Abstract

This article explores the (de)colonisation of the body and body boundaries in contemporary South African speculative fiction, paying particular attention to award-wining author, Lauren Beukes's, second novel, Zoo City (2010). I will apply Lara Cox's (2018:317) argument that 'Haraway's cyborg resembles the liminal view of identity presented by queer theory, which seeks to blur strict divisions between sexual and gender categories, dissolving binary oppositions such as woman/man and heterosexual/homosexual', to my reading of Zoo City.
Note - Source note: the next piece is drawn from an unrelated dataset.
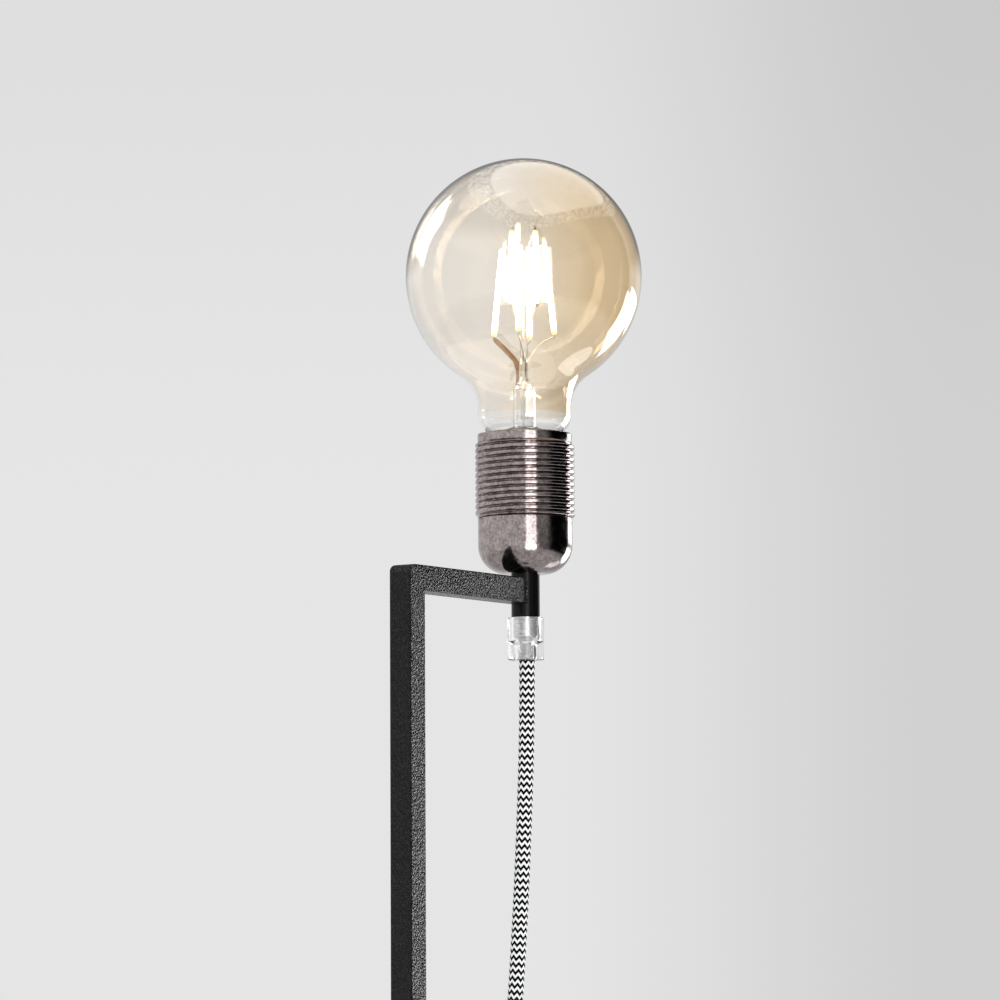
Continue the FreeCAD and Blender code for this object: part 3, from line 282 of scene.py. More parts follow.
def amberGlass():  # tinted above the neck's foot, clear below
    look = glassLook
    material, shader = newFinish("amberGlass")
    parts = shader.parts(shader.place())
    cloud = shader.noise(60.0, 2.0)
    tintFoot = rimTop + look["tintRise"]
    edge = (parts.output("Z") + 0.0012 * (cloud - 0.5)).smooth(tintFoot - 0.5 * mm,
                                                               tintFoot + 0.5 * mm)
    # painted shade: the amber turns from pale to deep toward the globe's right side as seen by the
    # camera
    side = (parts.output("X") - head[0] - 1.4 * parts.output("Y")) / globeRadius
    shadedSide = (side + 0.3 * (cloud - 0.5)).smooth(-0.7, 1.2)
    amber = shader.mixed(shadedSide, look["pale"], look["deep"])
    wave = shader.noise(18.0, 1.0)
    # painted light: the glass itself glows faintly warm, strongest at the globe's middle height
    # where the filaments shine
    level = (parts.output("Z") - bulbTop + globeRadius).size() / globeRadius
    paintedGlow = shader.mixed(1 - level.smooth(0.1, 1.1), grey(0.5), look["paintedGlow"])
    shader.finish({"Base Color": shader.mixed(edge, look["clear"], amber),
                   "Emission Color": paintedGlow, "Emission Strength": look["paintedGlowStrength"],
                   "Transmission Weight": 1.0, "IOR": look["index"], "Roughness": 0.0,
                   "Normal": shader.bump(wave, 0.25 * mm)})
    return material


def clearGlass():
    material, shader = newFinish("clearGlass")
    wave = shader.noise(180.0, 2.0)
    shader.finish({"Base Color": shader.mixed(wave, colour(0.96, 0.975, 0.97), grey(0.99)),
                   "Transmission Weight": 1.0, "IOR": 1.5, "Roughness": 0.02 * wave,
                   "Normal": shader.bump(wave, 0.08 * mm)})
    return material


def clearPlastic():
    material, shader = newFinish("clearPlastic")
    flow = shader.noise(380.0, 3.0, 0.55, (1.0, 1.0, 0.35))
    shader.finish({"Base Color": shader.mixed(flow, grey(0.97), grey(1.0)),
                   "Transmission Weight": 1.0, "IOR": 1.49, "Roughness": 0.06 + 0.1 * flow,
                   "Normal": shader.bump(flow, 0.05 * mm)})
    return material


glowLook = {"dim": colour(1.0, 0.83, 0.55), "bright": colour(1.0, 0.93, 0.78), "strength": 14.0,
            "end": colour(0.12, 0.078, 0.026), "foot": 43.0 * mm, "top": 79.5 * mm,
            "fade": 2.5 * mm}


def filamentGlow():  # white hot, yellow toward the rods' ends
    look = glowLook
    material, shader = newFinish("filamentGlow")
    parts = shader.parts(shader.place())
    lit = parts.output("Z").window(rimTop + look["foot"], rimTop + look["top"], look["fade"])
    bead = shader.noise(1500.0, 1.0)
    hot = shader.mixed(bead, look["dim"], look["bright"])
    shader.finish({"Base Color": colour(0.95, 0.72, 0.3), "Roughness": 0.5,
                   "Emission Color": shader.mixed(lit, look["end"], hot),
                   "Emission Strength": look["strength"]})
    return material


braidLook = {"row": 2.74 * mm, "repeats": 8, "columns": 16, "zig": 0.52, "black": 0.53,
             "groove": 0.17 * mm, "threads": 5.0, "whiteTone": colour(0.9, 0.9, 0.89),
             "shadeTone": grey(0.66), "blackTone": grey(0.002)}


def braidCover():  # rows of black and white yarn, laid out by girth and length
    look = braidLook
    material, shader = newFinish("braidCover")
    place = shader.add("ShaderNodeUVMap", {"uv_map": "coverMap"})
    parts = shader.parts(place)
    wedge = ((parts.output("X") * look["repeats"]).fraction() - 0.5).size() * 2
    row = parts.output("Y") / look["row"] + look["zig"] * wedge
    off = (row.fraction() - 0.5).size() * 2
    ink = 1 - off.smooth(look["black"] - 0.04, look["black"] + 0.04)
    thread = (row * look["threads"] * turn).sine() * 0.5 + 0.5
    fluff = shader.noise(5200.0, 2.0)
    white = shader.mixed(fluff * 0.5 + thread * 0.2, look["whiteTone"], look["shadeTone"])
    shader.finish({"Base Color": shader.mixed(ink, white, look["blackTone"]),
                   "Roughness": 0.8 + 0.1 * fluff, "Sheen Weight": 0.05, "Sheen Roughness": 0.4,
                   "Specular IOR Level": 0.05,
                   "Normal": shader.bump(thread * 0.6 + fluff * 0.5, 0.05 * mm)})
    return material


finishes = {
    "powder_black": powderCoat("powderCoat", 1.0),
    "weld_black": powderCoat("paintedWeld", 0.6),
    "sleeve_black": satinBlack(),
    "pad_felt": plainSolid("padFelt", grey(0.012), grey(0.045), 0.9, 1800.0, 0.12,
                           {"Sheen Weight": 0.4}),
    "zinc_steel": plainMetal("zincSteel", grey(0.78), grey(0.92), 0.42, 500.0),
    "pearl_nickel": pearlNickel(),
    "ceramic_white": plainSolid("glazedCeramic", grey(0.8), grey(0.88), 0.28, 300.0, 0.02,
                                {"Coat Weight": 0.4}),
    "brass": plainMetal("brass", colour(0.66, 0.47, 0.2), colour(0.8, 0.6, 0.28), 0.28),
    "nickel": plainMetal("platedNickel", grey(0.55), grey(0.72), 0.22),
    "wire_brown": plainSolid("brownWire", colour(0.07, 0.025, 0.012),
                             colour(0.11, 0.04, 0.018), 0.42),
    "wire_earth": wireStripes(),
    "clear_plastic": clearPlastic(),
    "glass_amber": amberGlass(),
    "glass_clear": clearGlass(),
    "insulator_black": plainSolid("capInsulator", grey(0.006), grey(0.016), 0.22),
    "filament_glow": filamentGlow(),
    "copper_strip": plainMetal("copperStrip", colour(0.3, 0.18, 0.09), colour(0.5, 0.33, 0.18),
                               0.4),
    "board_green": plainSolid("circuitBoard", colour(0.008, 0.09, 0.03),
                              colour(0.014, 0.14, 0.05), 0.4),
    "chip_black": plainSolid("componentBody", grey(0.01), grey(0.022), 0.5),
    "cord_textile": braidCover(),
    "tie_black": plainSolid("coilTie", grey(0.01), grey(0.024), 0.75, 2600.0, 0.08),
    "black_plastic": plainSolid("mouldedPlastic", grey(0.009), grey(0.014), 0.34, 3000.0, 0.02),
    "rubber_black": plainSolid("softRubber", grey(0.013), grey(0.022), 0.62, 2000.0, 0.03),
}
print("finishes made:", len(finishes))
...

By centring the novel around Zinzi December, a resident of 'Zoo City' (the marginalised underbelly of Johannesburg), and situating the novel in the cradle of humankind, Beukes reacts against South Africa's colonial history and its colonisation of the body by blurring the animal-human boundary and challenging the colonial construct of body binaries. The novel can be read as a decolonial feminist text as it re-writes South Africa's apartheid history and critiques its division, separation and bodily segregation. Furthermore, I explore how fictional bodies are imagined and constructed in the text; I ask what kinds of boundary-breaking bodies predominate; and consider their thematic, narrative, and political significance in the postapartheid imaginary in relation to speculative fiction. I examine how new boundaries (particularly between 'normative' society and 'Zoo City') are formulated. Zoo City pulls into focus Kristeva's (1982) notion of the abject body as a central to its concerns, while also bringing attention to Foucault's (1992) notion of the 'disciplined' body. It foregrounds questions about the formulation and destabilisation of identity, with a particular focus on the construction of female identity. This article builds on the critical literature on the dystopian post-apartheid state by examining Zoo City's depictions of marginalised people and its construction of the body and body boundaries, as well as by extending the examination of representations of the body in speculative fiction.